Another long-term partnership has seen UKTV work with media company Global Radio to run content through their radio stations, podcasts and out of home platforms.

“Global was a really interesting one for Dave as Global owns a festival business as well so we were experimenting by taking the Dave brand to festival spaces. Last year Dave was at the Victoria festival in Portsmouth, which we’d never done before and the next thing Dave’s witticisms were all over the festival which reached a younger audience because of it.

"We were taking Dave into the real world rather than it just living as a brand on the TV box. Partnerships are a great way of being able to leverage a like-minded brand but in completely different spaces.”

Another curious development Cunningham reveals is the use of Twitch to broadcast programmes that allow for real-time comments from users – including the surprise popularity of long-running crime soap opera The Bill.

“Nostalgia is a really interesting space for brands to explore more,” she states, citing Comedy Central’s success when running Friends, subsequently picked up by Netflix and driving both younger audience discovering the show and those who want to relive their memories of when it first ran, leading to the recent announcement of a one-off special being produced with the original cast.

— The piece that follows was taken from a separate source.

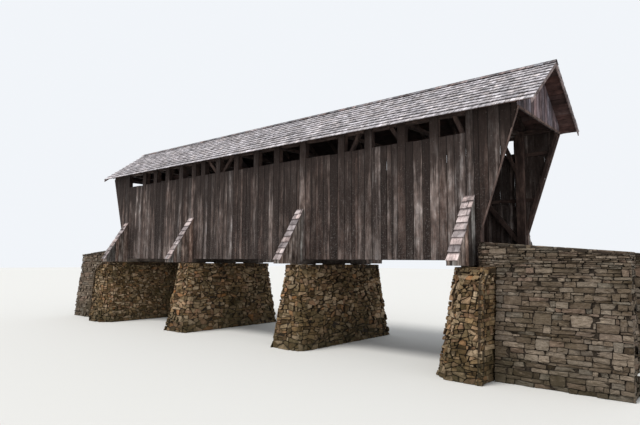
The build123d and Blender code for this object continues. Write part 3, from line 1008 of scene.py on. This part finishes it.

Twitch is where the group has found its highest conversation rates where users click through to UKTV Play to discover more content subsequently.

“That gaming community for a channel like Dave, targeting younger audiences consuming content has proved very successful for us.”

Advertising other shows like Zapped and Comedians Giving Lectures has also proved a boon to younger audience figures through Twitch too, she adds.

TikTok is another channel partnership, lead alongside influencer marketing agency Fanbytes, to deliver a campaign promoting Hypothetical, asking users to undertake similar challenges to those features on the show.

Using such platforms has proven a success in driving an increase in the desired younger viewing audience and at a network level.

Cunningham tells The Drum that there is a desire to continue to boost perceptions of the channel brands to that group: “We hope those continue to rise because if the audiences are willing to engage with us onscreen as well as off-screen then those are the success metrics that we continue to monitor.”